How does the play with simulacra relate to the left politics that Magritte supported? ‘In life as in my painting, I am also traditionalist, even reactionary,’ he once said. ‘In politics, on the other hand, I am resolutely revolutionary.’ This overstates the case on both fronts. Although Magritte joined the Communist Party, he did so late, in September 1945, and it was an unhappy experience: ‘Conformism was as blatant in this milieu as in the most narrow-minded sections of the bourgeoisie.’ Nougé is our best guide here.
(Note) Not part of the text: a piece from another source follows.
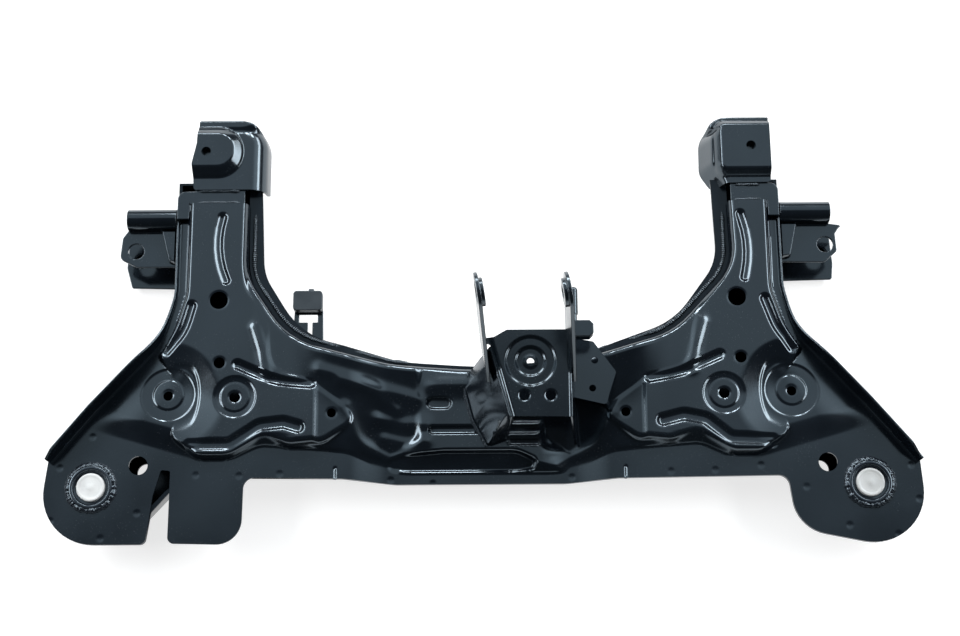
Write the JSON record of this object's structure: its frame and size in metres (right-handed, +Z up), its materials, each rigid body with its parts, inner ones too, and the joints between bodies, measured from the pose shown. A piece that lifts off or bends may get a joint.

A man of contradictory parts – biochemist, talented writer, incisive theorist, relentless alcoholic – Nougé was also, in 1919, a founding member of the Communist Party in Belgium. ‘Our dealings with our fellow men, and with ourselves, are deeply tainted by the social conditions now imposed on us,’ he wrote. ‘This perversion extends to our relationship with familiar objects, those objects that we believe to be our faithful servants, and that slyly, dangerously, rule us.’ On this score, he added, The Red Model, the nasty painting of the feet-turned-boots, ‘shrieks a warning’. Clearly, Nougé wasn’t seduced by the sex appeal of the inorganic; he saw more alienation than marvel in the world of capitalist production and consumption, and he thought that Magritte captured this sense of estrangement effectively. Magritte came to agree: the typical object in his pictures ‘has lost precisely that “social character”; it has become an object of useless luxury, which may leave the spectator “feeling helpless” … or even make him ill.’ This is close to nausea à la Sartre, but Magritte was referring less to a general existential condition than to a particular socio-economic order, which for him was no order at all.

Nougé was also alert to the simulacral nature of this art. ‘It has to be admitted,’ he wrote in a letter to Magritte from November 1927, that the ‘inexplicable object’ in these pictures ‘conceals nothing’. ‘You have constructed an infernal machine. You are a good engineer, a conscientious engineer. You have left nothing undone in order to blow up the wall … Whatever is behind it, you will discover with us.’ What both men hoped to find, anticipated by ‘the sight of the new order’ in the paintings, was ‘a change in the order of things’ altogether. With a note of desperate optimism, Nougé asked: ‘Who suspects that this thin canvas rectangle contains something that can change for ever the meaning of justice and love, the meaning, the style and the tension of existence? … The doors swing. GO THROUGH OR DIE.’ The last word goes to Magritte. ‘We are the subjects of this incoherent and absurd world,’ he said in a lecture given in Antwerp in November 1938. ‘It still holds up, this world, for better or worse; but aren’t the signs of its future ruin already visible in the night sky?’